You Never Know Who’s Watching

He never knew I saw what he did.

It was long after the school day ended. The winter sky was already darkening, and the teacher parking lot was empty, except for my car. I was working late.

From my desk, I saw the superintendent carrying a stack of paper from the middle school across the parking lot toward his office in the administration building. These were pre-computer days when everything in education—teacher evaluations, lesson plans, board minutes, long-term planning—all this and more generated mounds of paper.

The surfaces in Dr. Froning’s office might have been lined by stacks of paper, but he hated litter. He bought into the Keep America Beautiful campaign. He installed trash bins around school buildings. And he sent a clear message across the district: Be part of the solution, not the pollution.

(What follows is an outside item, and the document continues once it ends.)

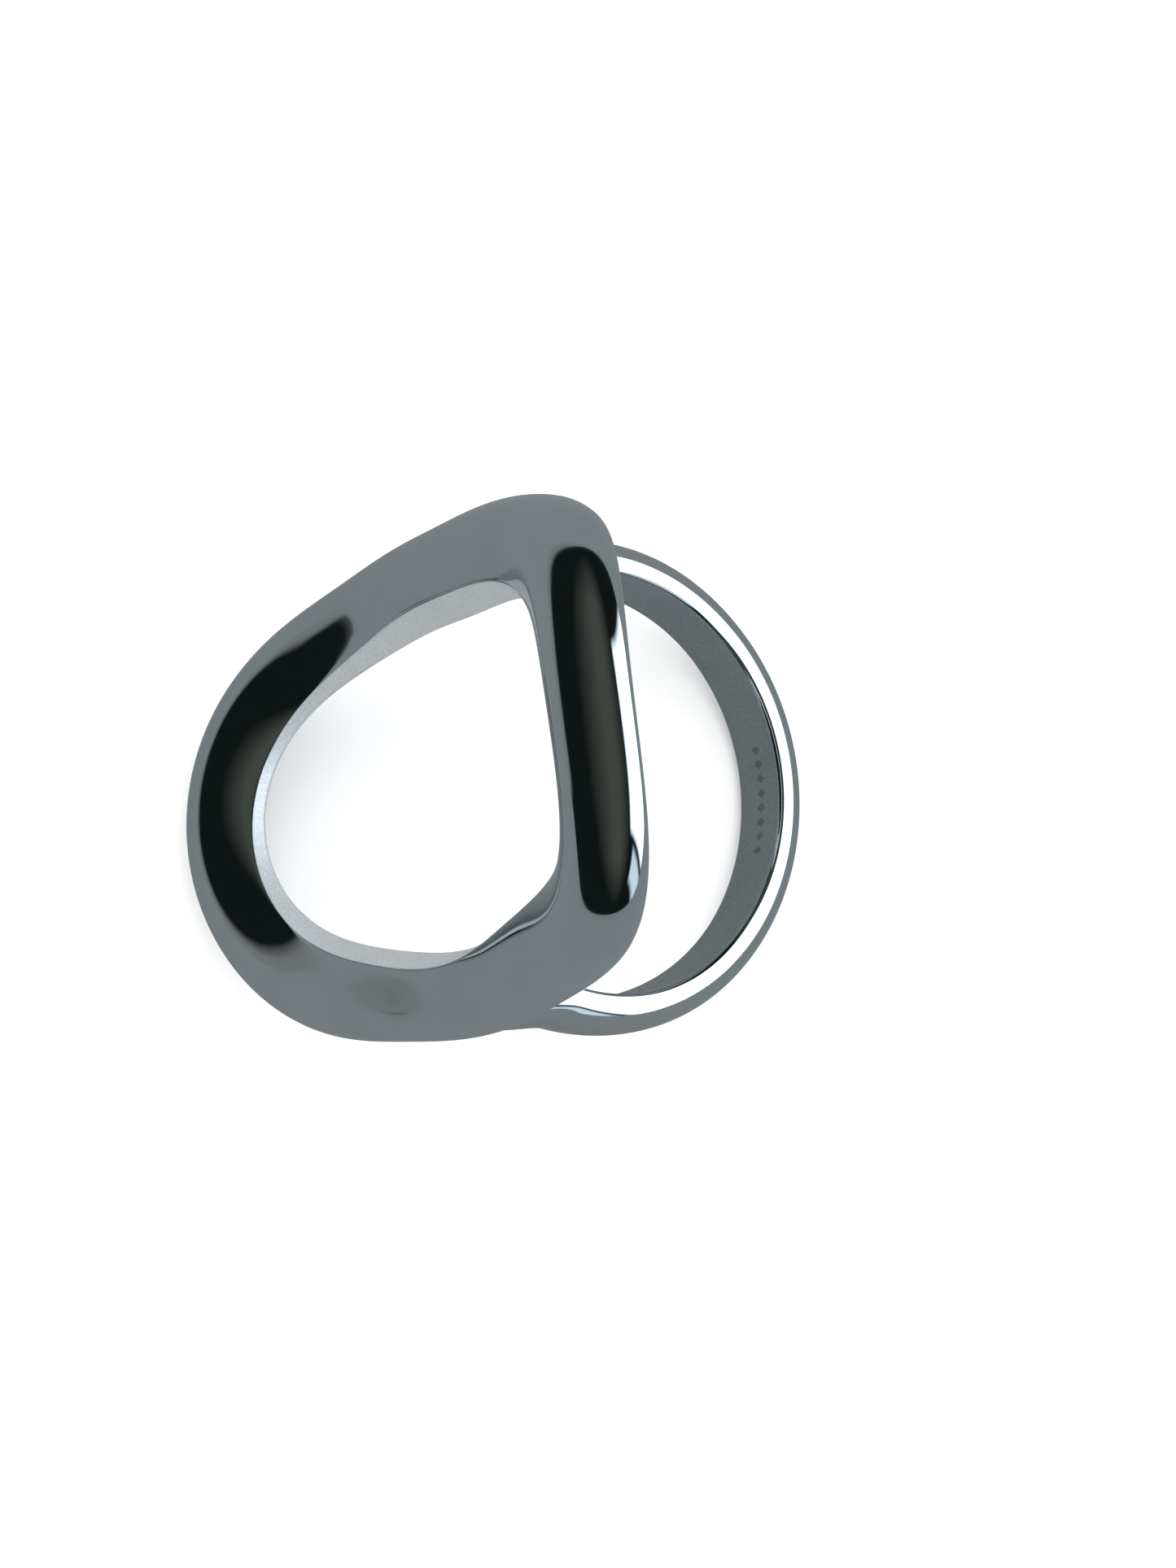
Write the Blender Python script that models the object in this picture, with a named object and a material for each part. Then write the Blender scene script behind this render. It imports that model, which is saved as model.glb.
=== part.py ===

Just as he passed the bus garage, a gust of wind blew a piece of crumpled paper across his path. It caught at the edge of a curb.

Dr. Froning stopped and stared at the paper. He took three more steps toward his office and stopped again. He turned back. Balancing the stack of paper he already carried, he bent to pick up the litter. He carried it to a trash bin and tossed it in.

I had watched Dr. Froning stick to his principles as he wrote policy and led meetings and addressed teachers in school-opening convocations. Decades later, I remember few of these public words. But I do remember this private act of integrity. And I recognize its call to me as a young teacher—to take the high road, even when no one watches.

In many ways, we become what others teach us at odd moments, when they don’t know they’re teaching. We’re shaped by bits of wisdom people drop along the way.

And little do we know that while we watch, others are watching us.

One Reply to “”

  1. I absolutely love this story! It is a good reminder to always act with integrity, even when nobody’s looking. This story will stick with me, as it did you. A humble thank you.